Task details:
Each line should be copied exactly.

Material:

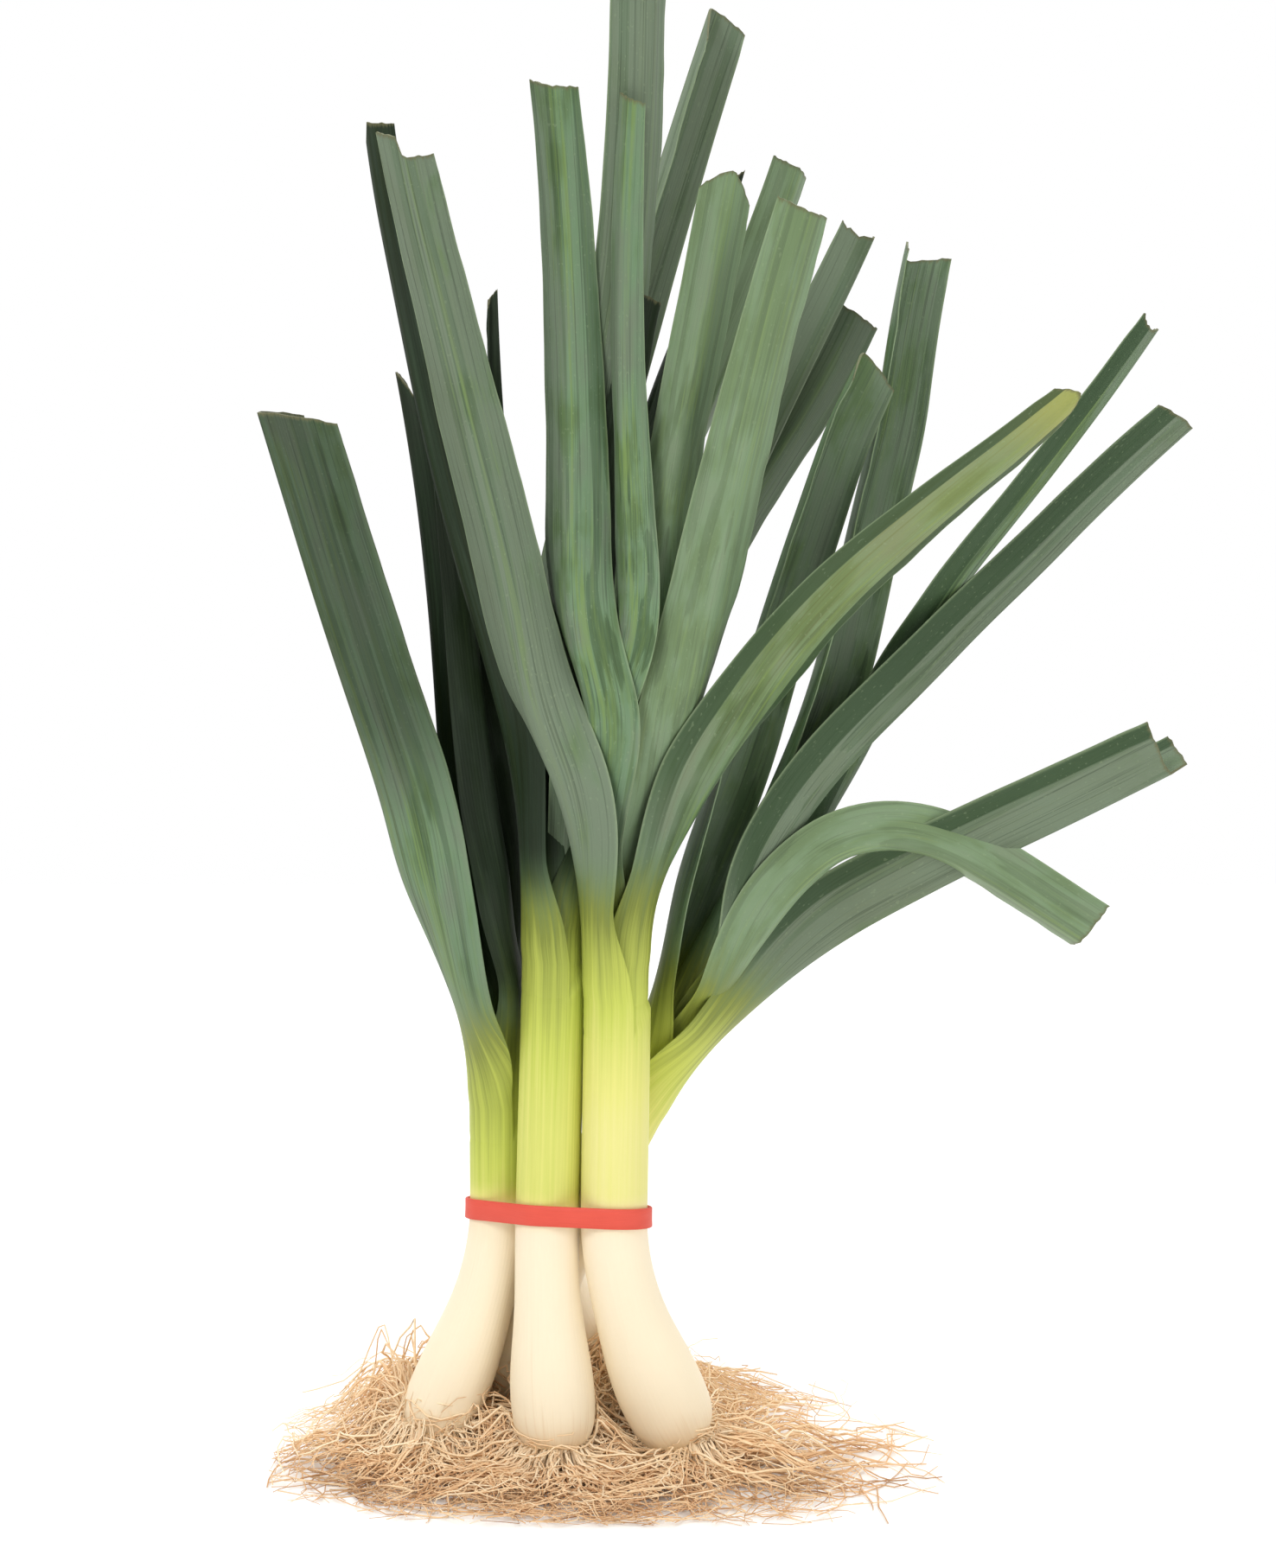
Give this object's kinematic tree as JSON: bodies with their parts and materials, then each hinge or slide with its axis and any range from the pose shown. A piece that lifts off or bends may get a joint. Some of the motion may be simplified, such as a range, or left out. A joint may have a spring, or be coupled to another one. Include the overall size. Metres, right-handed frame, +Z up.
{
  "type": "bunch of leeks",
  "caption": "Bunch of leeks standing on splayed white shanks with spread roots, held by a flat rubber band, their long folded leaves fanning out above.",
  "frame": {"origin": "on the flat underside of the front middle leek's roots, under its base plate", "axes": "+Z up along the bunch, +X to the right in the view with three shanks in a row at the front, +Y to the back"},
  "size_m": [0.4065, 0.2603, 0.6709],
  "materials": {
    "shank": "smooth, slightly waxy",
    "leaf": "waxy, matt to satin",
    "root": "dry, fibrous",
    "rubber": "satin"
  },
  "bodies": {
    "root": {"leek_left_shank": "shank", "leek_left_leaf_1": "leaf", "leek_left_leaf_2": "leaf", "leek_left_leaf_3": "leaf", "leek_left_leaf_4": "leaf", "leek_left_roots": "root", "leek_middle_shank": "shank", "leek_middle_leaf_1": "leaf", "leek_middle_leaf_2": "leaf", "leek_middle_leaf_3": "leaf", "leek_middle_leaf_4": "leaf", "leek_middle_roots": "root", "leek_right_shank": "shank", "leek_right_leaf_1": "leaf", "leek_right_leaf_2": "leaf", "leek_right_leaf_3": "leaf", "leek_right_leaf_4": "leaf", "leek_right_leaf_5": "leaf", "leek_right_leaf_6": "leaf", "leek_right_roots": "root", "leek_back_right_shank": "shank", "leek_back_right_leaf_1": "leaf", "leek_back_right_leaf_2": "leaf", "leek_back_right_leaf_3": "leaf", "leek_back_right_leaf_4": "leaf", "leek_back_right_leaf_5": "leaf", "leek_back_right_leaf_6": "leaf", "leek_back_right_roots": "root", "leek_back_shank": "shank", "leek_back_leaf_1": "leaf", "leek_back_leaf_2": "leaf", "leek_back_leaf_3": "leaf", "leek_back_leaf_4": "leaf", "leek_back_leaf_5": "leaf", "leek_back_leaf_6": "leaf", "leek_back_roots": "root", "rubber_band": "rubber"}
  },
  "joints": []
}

The output:
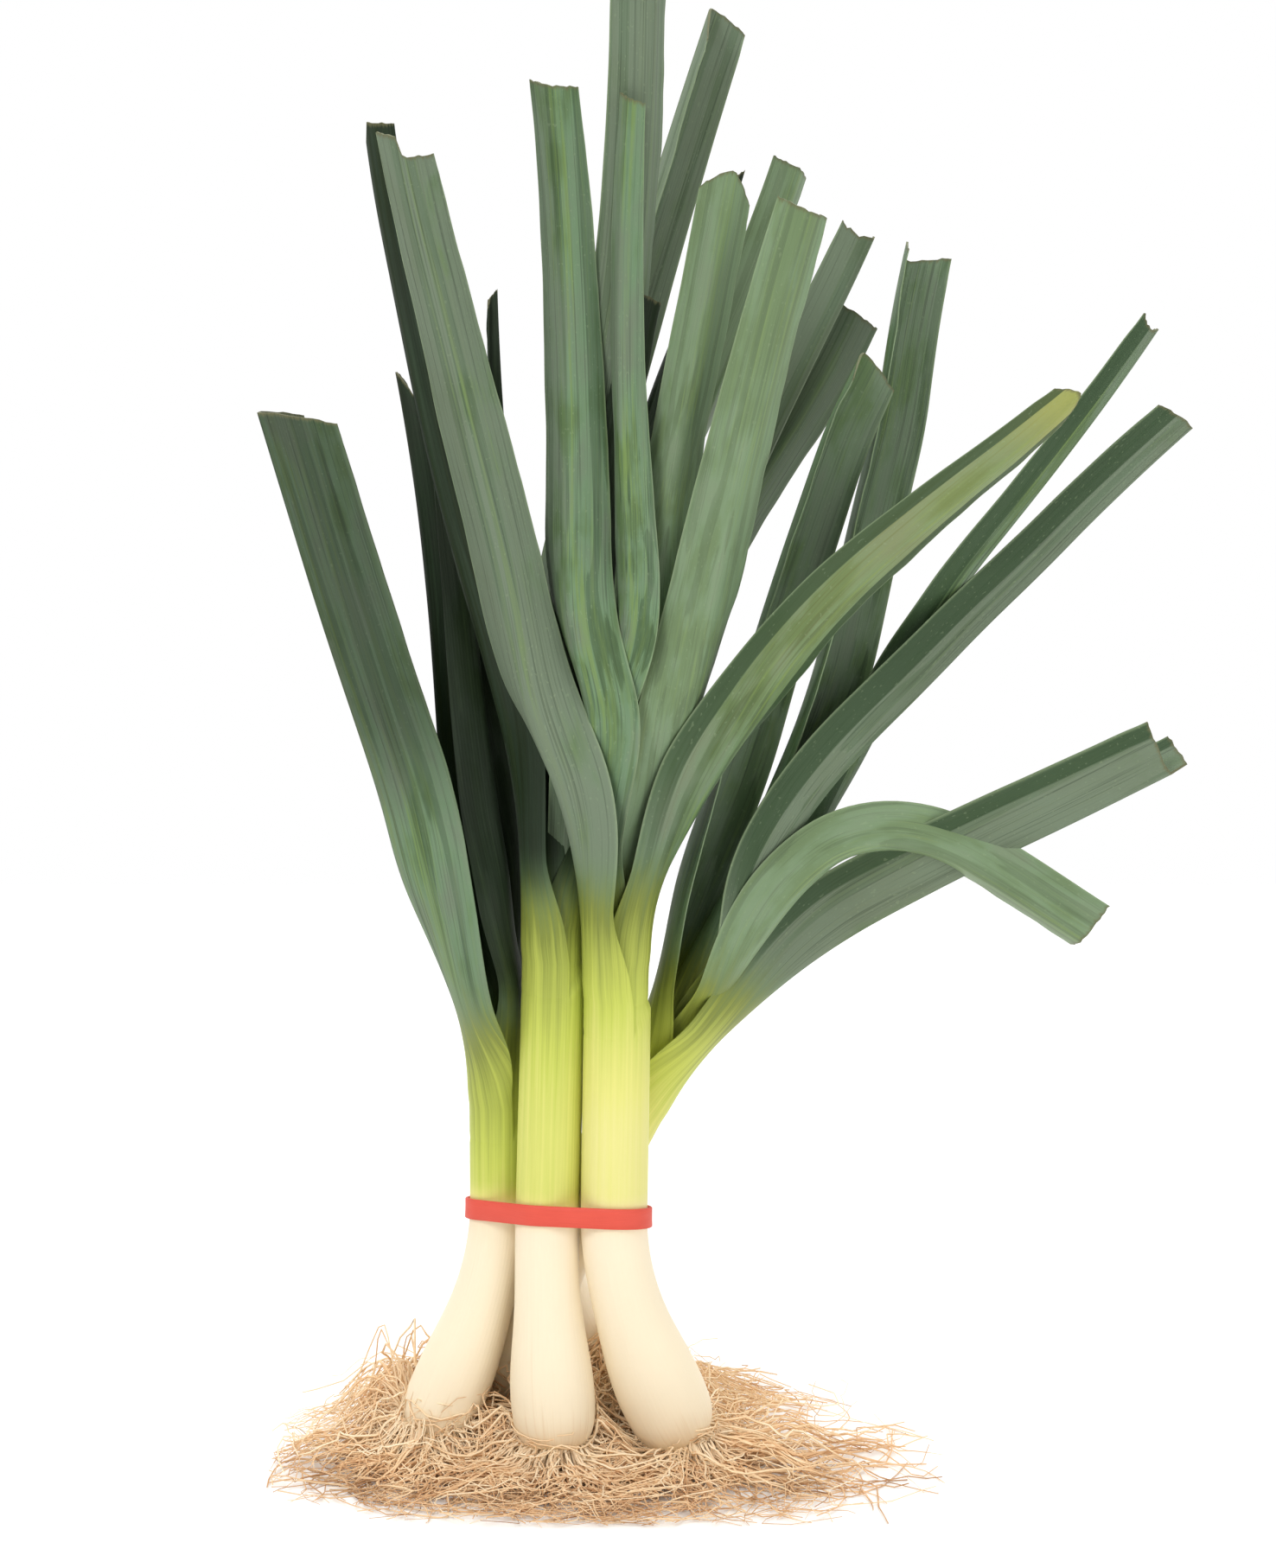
Give this object's kinematic tree as JSON: bodies with their parts and materials, then each hinge or slide with its axis and any range from the pose shown. A piece that lifts off or bends may get a joint. Some of the motion may be simplified, such as a range, or left out. A joint may have a spring, or be coupled to another one. Include the overall size. Metres, right-handed frame, +Z up.
{
  "type": "bunch of leeks",
  "caption": "Bunch of leeks standing on splayed white shanks with spread roots, held by a flat rubber band, their long folded leaves fanning out above.",
  "frame": {"origin": "on the flat underside of the front middle leek's roots, under its base plate", "axes": "+Z up along the bunch, +X to the right in the view with three shanks in a row at the front, +Y to the back"},
  "size_m": [0.4065, 0.2603, 0.6709],
  "materials": {
    "shank": "smooth, slightly waxy",
    "leaf": "waxy, matt to satin",
    "root": "dry, fibrous",
    "rubber": "satin"
  },
  "bodies": {
    "root": {"leek_left_shank": "shank", "leek_left_leaf_1": "leaf", "leek_left_leaf_2": "leaf", "leek_left_leaf_3": "leaf", "leek_left_leaf_4": "leaf", "leek_left_roots": "root", "leek_middle_shank": "shank", "leek_middle_leaf_1": "leaf", "leek_middle_leaf_2": "leaf", "leek_middle_leaf_3": "leaf", "leek_middle_leaf_4": "leaf", "leek_middle_roots": "root", "leek_right_shank": "shank", "leek_right_leaf_1": "leaf", "leek_right_leaf_2": "leaf", "leek_right_leaf_3": "leaf", "leek_right_leaf_4": "leaf", "leek_right_leaf_5": "leaf", "leek_right_leaf_6": "leaf", "leek_right_roots": "root", "leek_back_right_shank": "shank", "leek_back_right_leaf_1": "leaf", "leek_back_right_leaf_2": "leaf", "leek_back_right_leaf_3": "leaf", "leek_back_right_leaf_4": "leaf", "leek_back_right_leaf_5": "leaf", "leek_back_right_leaf_6": "leaf", "leek_back_right_roots": "root", "leek_back_shank": "shank", "leek_back_leaf_1": "leaf", "leek_back_leaf_2": "leaf", "leek_back_leaf_3": "leaf", "leek_back_leaf_4": "leaf", "leek_back_leaf_5": "leaf", "leek_back_leaf_6": "leaf", "leek_back_roots": "root", "rubber_band": "rubber"}
  },
  "joints": []
}